Den Springerstiefeln entwachsen: Neonazis im Osten

Leipzig (dpa) - Die Fotos, die von den mutmaßlichen Rechtsterroristen Uwe Mundlos und Uwe Böhnhardt kursieren, zeigen das Klischee von ostdeutschen Neonazis: Junge Männer mit kurz geschorenen Haaren in Bomberjacken und Springerstiefeln.

Aber die Bilder sind alt, aufgenommen in den 1990er Jahren.

Inzwischen, da sind sich Sicherheitsbehörden und Opferberatungsstellen einig, treten die Rechten im Osten längst nicht mehr so plakativ auf. Sie sind den Springerstiefeln entwachsen.

In zahlreichen Kommunalparlamenten sind NPD-Leute vertreten. Szene-Beobachter Danilo Starosta vom Kulturbüro Sachsen sagt: „Sie werden den Trainer finden, der für die NPD und die freien Kräfte arbeitet. Sie werden den Jugendfeuerwehrwart finden, der für die NPD und die freien Kräfte arbeitet.“ In Mecklenburg-Vorpommern und Sachsen sitzt die rechtsextreme NPD in den Landtagen. Ihre Spitzenfunktionäre, Holger Apfel und Udo Pastörs, stammen aus dem Westen. Ihre rechte politische Heimat - und die nötigen Wähler - fanden sie im Osten.

Eine Akzeptanz für rechte Ideen sei in Teilen der Bevölkerung gegeben, meint Pascal Begrich, Geschäftsführer des Magdeburger Vereins Miteinander - Netzwerk für Demokratie in Sachsen-Anhalt. „Eine große Minderheit teilt Einstellungen, wie sie in der rechtsextremistischen Szene vorkommen.“

Trotzdem, sagt der frühere Regierungssprecher Uwe-Karsten Heye, sei Rechtsextremismus kein typisch ostdeutsches Phänomen. Heye ist der Vorsitzende der Initiative „Gesicht zeigen!“, die sich gegen Fremdenfeindlichkeit einsetzt. NPD, Republikaner und DVU seien „Blüten aus dem braunen Sumpf des Westens“, sagt Heye. „Von daher gibt es keinerlei Grund, einseitig in Richtung Osten zu schauen.“ Hier wie dort gebe es wachsende Minderheiten, bei denen extremistische Ideen auf offene Ohren stoßen. „Es ist auch ein soziales Problem“, betont Heye.

Der Neonazi-Szene in Ostdeutschland werden aktuell rund 7660 Anhänger zugeordnet. Das geht aus den Verfassungsschutzberichten der fünf Länder ohne Berlin hervor. Wie viele der Rechtsradikalen auch gewaltbereit sind, darüber gibt es nur Schätzungen.
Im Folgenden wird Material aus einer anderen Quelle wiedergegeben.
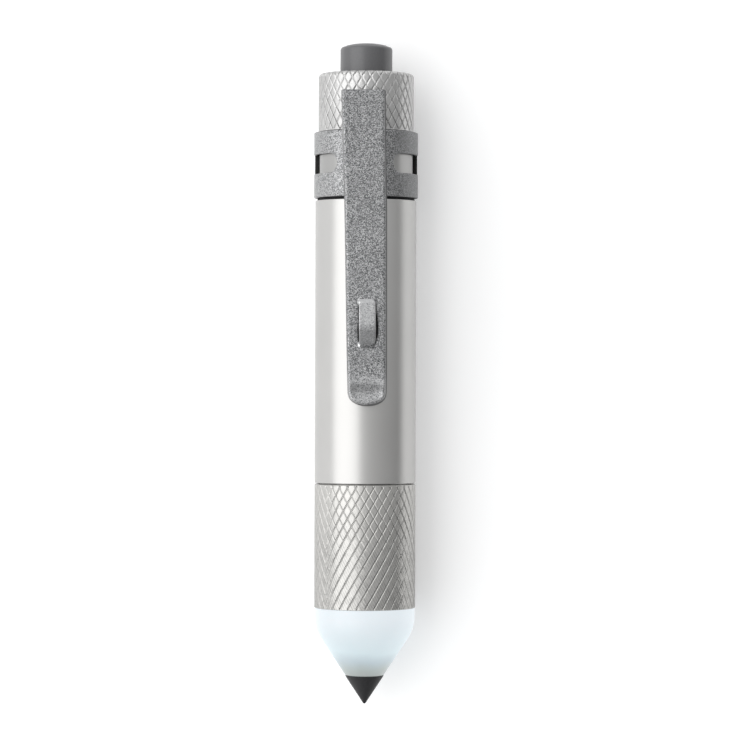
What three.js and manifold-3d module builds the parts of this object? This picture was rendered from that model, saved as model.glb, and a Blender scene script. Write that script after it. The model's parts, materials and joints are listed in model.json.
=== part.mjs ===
// A pocket light pen, in millimetres. The aluminium body is shaped like a stub of sharpened pencil and
// holds one AAA cell. A frosted nose glows behind a dark nib, a clip rides on a band round the tail,
// and a push button in the tail cap works the switch. Head and tail cap screw off on real threads.
//
// The pen lies along Y with its tail towards +Y and its clip on top, towards +Z. Stations along the pen
// are distances from the nib's point. The group is then moved so that its origin lies under the
// middle of the pen, on the surface that the pen rests on.
import * as THREE from "three";
import { mergeVertices } from "three/addons/utils/BufferGeometryUtils.js";
import Module from "manifold-3d";

const wasm = await Module();
wasm.setup();

// Dry cell, size AAA, with the room that it has in the barrel
const cellRadius = 5.25;
const cellLength = 44.5;
const cellTerminalRadius = 1.9;
const cellTerminalRise = 1.0;
const cellWasherThickness = 0.3;
const cellWasherInset = 1.0;
const cellCrimpDepth = 0.45;
const cellBevel = 0.3;
const cellPlay = 0.15;

// Clearances between pieces: hair gap where they are joined, gap where faces seat, gap round what slips
const hair = 0.03;
const seat = 0.05;
const slip = 0.1;

// Threads of the head and the tail cap, both right-handed
const threadPitch = 0.8;
const threadDepth = 0.25;
const threadPlay = 0.08;
const threadRunout = 0.3;
const neckWall = 0.35;
const boreRadius = cellRadius + cellPlay;
const threadMinor = boreRadius + neckWall;
const threadMajor = threadMinor + threadDepth;
const tapMinor = threadMinor + threadPlay;
const tapMajor = threadMajor + threadPlay;

// Outer lengths, from the nib's point to the top of the button
const nibLength = 4.0;
const noseLength = 9.25;
const headLength = 17.1;
const washerThickness = 0.35;
const bandLength = 9.0;
const capLength = 8.1;
const buttonRise = 4.3;
const cellInHead = 3.95;
const cellInBand = 1.05;
const barrelLength = cellLength - cellInHead - cellInBand;

const noseStart = nibLength;
const headStart = noseStart + noseLength;
const barrelStart = headStart + headLength;
const barrelEnd = barrelStart + barrelLength;
const bandStart = barrelEnd + washerThickness;
const capStart = bandStart + bandLength;
const capEnd = capStart + capLength;
const penLength = capEnd + buttonRise;
const cellStart = barrelStart - cellInHead;
const cellFace = cellStart + cellTerminalRise;
const cellEnd = cellStart + cellLength;

// Outer radii
const barrelWall = 1.6;
const barrelRadius = boreRadius + barrelWall;
const capWall = 0.52;
const capRadius = tapMajor + capWall;
const neckStepHeight = 0.45;
const neckRadius = threadMajor + neckStepHeight;
const bandPlay = 0.25;
const bandWall = 0.5;
const bandBore = neckRadius + bandPlay;
const bandRadius = bandBore + bandWall;
const edgeBevel = 0.15;

// Diamond knurl: width of a diamond round the body, lean of its grooves and their depth
const knurlWidth = 1.3;
const knurlLean = THREE.MathUtils.degToRad(31);
const knurlDepth = 0.2;

// Nib and nose share one cone
const coneAngle = THREE.MathUtils.degToRad(33);
const nibTipRadius = 0.2;
const nibRadius = Math.tan(coneAngle) * (nibLength + nibTipRadius * (1 / Math.sin(coneAngle) - 1));
const stemRadius = 1.5;
const stemLength = 3.4;
const noseInset = 0.05;
const noseRadius = barrelRadius - noseInset;
const noseShoulderRadius = 6;
const noseWall = 1.2;
const noseFrontWall = stemLength + 0.2;
const headWall = 1.0;
const collarRadius = barrelRadius - headWall - slip;
const collarWall = 1.15;
const collarLength = 3.25;
const collarEnd = headStart + collarLength;
const collarSealWire = 0.3;
const collarGrooveInset = 1.3;
const sealGroovePlay = 0.1;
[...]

Nach Angaben der Beratungsstellen gegen Rechtsextremismus in Sachsen, Sachsen-Anhalt und Thüringen ist von weit mehr als 2000 Gewaltbereiten in den drei Ländern auszugehen. Es gebe eine „verfestigte militante rechtsextremistische Szene“, sagt David Begrich, der ebenfalls im Verein Miteinander arbeitet.

Beobachter sind sich sicher, dass die Übergänge zwischen dem scheinbar bürgerlichen Aushängeschild NPD und den radikalen „freien Kräften“ fließend sind. Danilo Starosta nennt als jüngsten Beleg ein Konzert mit Michael „Lunikoff“ Regener, zu dem am vergangenen Wochenende 1300 rechte Anhänger in ein Dorf in der Oberlausitz gekommen seien. Regener, früher Sänger der verbotenen Band Landser, sei NPD-Mitglied. Die Kneipe, in der das Treffen stattfand, gehöre einem NPD-Mann. „Natürlich weiß Holger Apfel, wer in seinen Reihen aktiv ist.“

Nicht die Flagge, unter der die Rechten segeln, sei entscheidend, sagt Szene-Kenner David Begrich. Es gebe - in Ost und West - Menschen, die seit Jahrzehnten nichts anderes seien als rechtsextrem. Mal gehören sie, wie Mundlos und Böhnhardt, zum „Thüringer Heimatschutz“, mal machen sie in der NPD Karriere. Der kürzlich zum NPD-Bundeschef gekürte Apfel selbst verhehlt nicht, dass die NPD mit den freien Kräften weiter „konstruktiv zusammenarbeiten wird“, auch im Sinne der „Nachwuchsrekrutierung“. Mecklenburg-Vorpommerns NPD-Fraktionschef Udo Pastörs spricht sogar ganz deutlich von freien Kräften, „auf die wir nicht verzichten wollen und können“.